Inheritance Tax Manual

Pre-owned assets: specific avoidance schemes: land - debt & charge scheme

The aim of this scheme was to allow spouses or civil partners to ensure that although the survivor inherited most if not all of the estate from the first to die, the couple, between them, still made use of both nil rate bands available to them.


Jack and Jill own their home in equal shares as tenants in common. Under his Will, Jack leaves property not exceeding the nil-rate band for Inheritance Tax to a discretionary trust, of which Jill is one of the potential beneficiaries. The remainder of his estate passes to Jill absolutely. Following Jack’s death, his executors transferred his half share of the property to Jill and, in return, she executed a loan agreement equivalent to the value of the half-share. No Inheritance Tax is payable on Jack’s death and when Jill dies, her estate is reduced by the debt and she also has her nil rate band to set against the couple’s assets.

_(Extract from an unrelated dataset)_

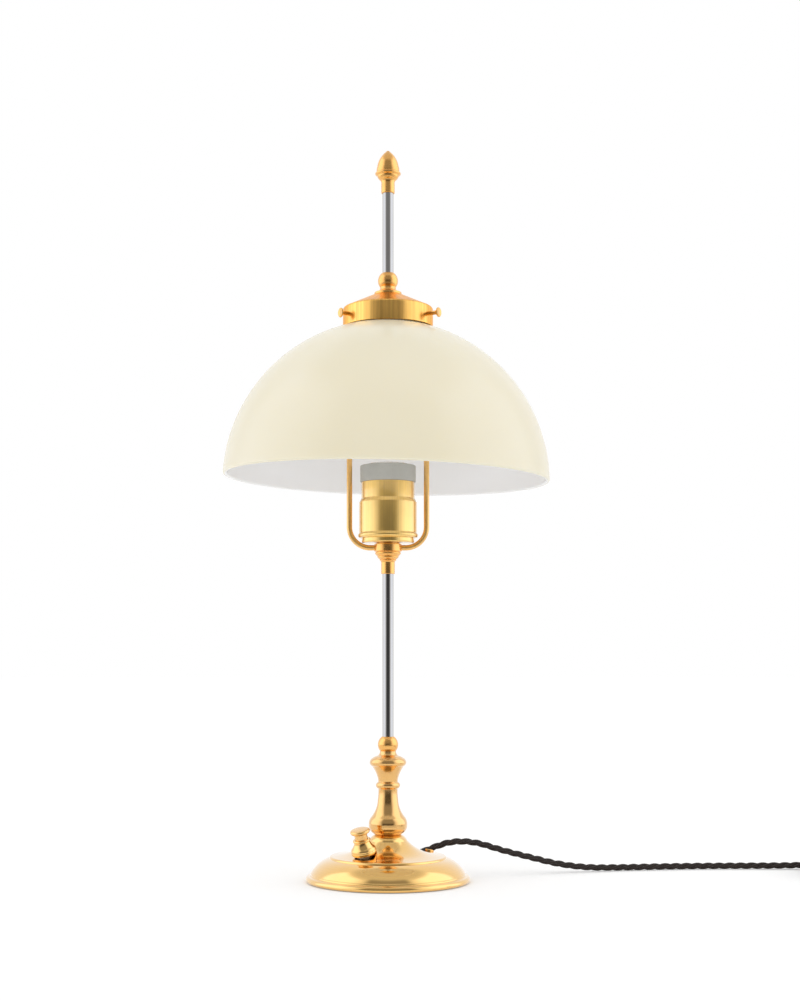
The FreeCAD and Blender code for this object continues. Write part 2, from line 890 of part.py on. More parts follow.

The POA charge does not apply here. As Jill did not own her husband’s share at the relevant time and did not dispose of it, the disposal conditions (IHTM44004) in FA04/Sch15/Para3(2) are not met. If she did not provide Jack with any of the consideration given by him for the purchase of his half share the contribution condition (IHTM44005) in FA04/Sch15/Para3(3) will not apply either.

Even if she had provided him with some or all of the consideration the condition will still not apply as it would have been an excluded transaction (IHTM44032) under FA04/Sch15/Para10(2)(a). Had this been the case, however, the debt would not be allowable as a deduction on Jill’s death by virtue of FA86/S103.